The horizontal pipe - I'm unsure of its source (it's coming out of a wall, the other side is covered), can't tell if its meant to be a drip from the steam supply lines to the radiators on that side of the house (in which case it should be hot)...or if its a dry return that shouldn't be steam-hot. It gets to 210 degrees or so.



The house was built in 1930, it's a Dunham vapor system.



Please see pictures below.

Comments

  • gerry gill
    gerry gill Member Posts: 3,047
    i believe

    that is the end of a steam main since it has a crossover trap that discharges to the dry return..if i understand your description and pictures correctly.
    gwgillplumbingandheating.com
    Serving Cleveland's eastern suburbs from Cleveland Heights down to Cuyahoga Falls.

  • nz
    nz Member Posts: 113
    Steam Main

    Would the steam main loop around? The main is on the left (insulated)...and stops before it hits the wall, and curves down into the wet return. Before the end, there are two takeoffs which service different radiators in sections of the house.

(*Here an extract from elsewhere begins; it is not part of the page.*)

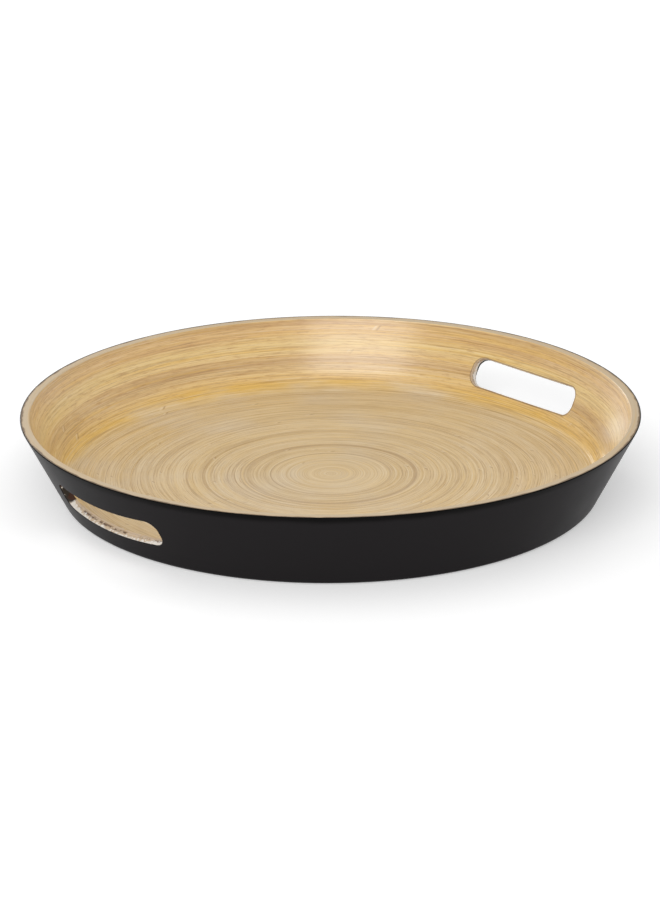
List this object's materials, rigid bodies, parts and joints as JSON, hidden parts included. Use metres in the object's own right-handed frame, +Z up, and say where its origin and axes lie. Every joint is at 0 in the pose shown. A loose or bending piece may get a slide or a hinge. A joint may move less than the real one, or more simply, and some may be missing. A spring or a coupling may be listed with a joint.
{
  "type": "serving tray",
  "caption": "Round serving tray of spun bamboo strips with a flared wall, hand slots through the wall and black lacquer outside.",
  "frame": {"origin": "centre of the underside, on the surface that the tray stands on", "axes": "+Z up out of the tray, X through the two hand slots"},
  "size_m": [0.38, 0.38, 0.05],
  "materials": {
    "bamboo": "clear lacquer, satin, over fine wound strips",
    "black_lacquer": "satin black lacquer"
  },
  "bodies": {
    "root": {"floor_strip_01": "bamboo", "floor_strip_02": "bamboo", "floor_strip_03": "bamboo", "floor_strip_04": "bamboo", "floor_strip_05": "bamboo", "floor_strip_06": "bamboo", "floor_strip_07": "bamboo", "floor_strip_08": "bamboo", "floor_strip_09": "bamboo", "floor_strip_10": "bamboo", "floor_strip_11": "bamboo", "floor_strip_12": "bamboo", "floor_strip_13": "bamboo", "floor_strip_14": "bamboo", "floor_strip_15": "bamboo", "floor_strip_16": "bamboo", "floor_strip_17": "bamboo", "floor_strip_18": "bamboo", "floor_strip_19": "bamboo", "floor_strip_20": "bamboo", "wall_strip_1": "bamboo", "wall_strip_2": "bamboo", "wall_strip_3": "bamboo", "wall_strip_4": "bamboo", "wall_strip_5": "bamboo", "wall_strip_6": "bamboo", "base_lacquer": "black_lacquer", "side_lacquer": "black_lacquer"}
  },
  "joints": []
}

    So - the "hot pipe" is coming out of the wall right where that arrow is labeled "hot pipe" - from the opposite side of the house (from where I took the picture, the boiler is behind me in another room) I'm puzzled...
  • Steamhead
    Steamhead Member Posts: 15,751
    That's correct

    one of those takeoffs goes to the other side of the wall, to feed more rads- there's probably a crawl space back there- then comes out and vents thru the crossover trap. 
    All Steamed Up, Inc.
    Towson, MD, USA
    Steam, Vapor & Hot-Water Heating Specialists
    Oil & Gas Burner Service
    Consulting
  • Dave in QCA
    Dave in QCA Member Posts: 1,776
    End of Steam Main drops and vents

    I am guessing for the parts that I can't see... on the other side of the wall. But first, the insulated pipe as you have stated is the end of one of the steam mains.  It is sloping down as it travels from the boiler, so as it comes past the last radiator take offs, there should be a crossover trap to vent it to the dry condensate return piping and also, a drip leg that drops to below the water line.  I suspect that the hot pipe that is coming through the wall is the end of the other steam main the loops around the other way.  It too should have a crossover trap, perhaps that is the one that we can see, and it would drop to the wet return, and that is the pipe that you say is hot.  Makes sense that it would be hot, if it is the end of the steam main.  Why one is insulated and one is not is a good question .  Perhaps the uninsulated one is so close to the wall that there was not enough room.
    Dave in Quad Cities, America
    Weil-McLain 680 with Riello 2-stage burner, December 2012. Firing rate=375MBH Low, 690MBH Hi.
    System = Early Dunham 2-pipe Vacuo-Vapor (inlet and outlet both at bottom of radiators) Traps are Dunham #2 rebuilt w. Barnes-Jones Cage Units, Dunham-Bush 1E, Mepco 1E, and Armstrong TS-2. All valves haveTunstall orifices sized at 8 oz.
    Current connected load EDR= 1,259 sq ft, Original system EDR = 2,100 sq ft Vaporstat, 13 oz cutout, 4 oz cutin - Temp. control Tekmar 279.
    http://grandviewdavenport.com
  • nz
    nz Member Posts: 113
    Makes sense

    I wasn't quite sure, because there is a similar set up in my basement bar bathroom, but no pipe coming out of the wall - the main just has a 1/2" line going into a crossover trap. I just wanted to make sure I didn't have some wide-open secret trap that was buried in the plaster ceilings in the basement room behind that wall.



    That room behind that wall and one floor above is the living room, and has three in-wall convectors, and the bedroom above it has 3 cast iron tube rads.



    Thanks for the feedback, I won't worry about it.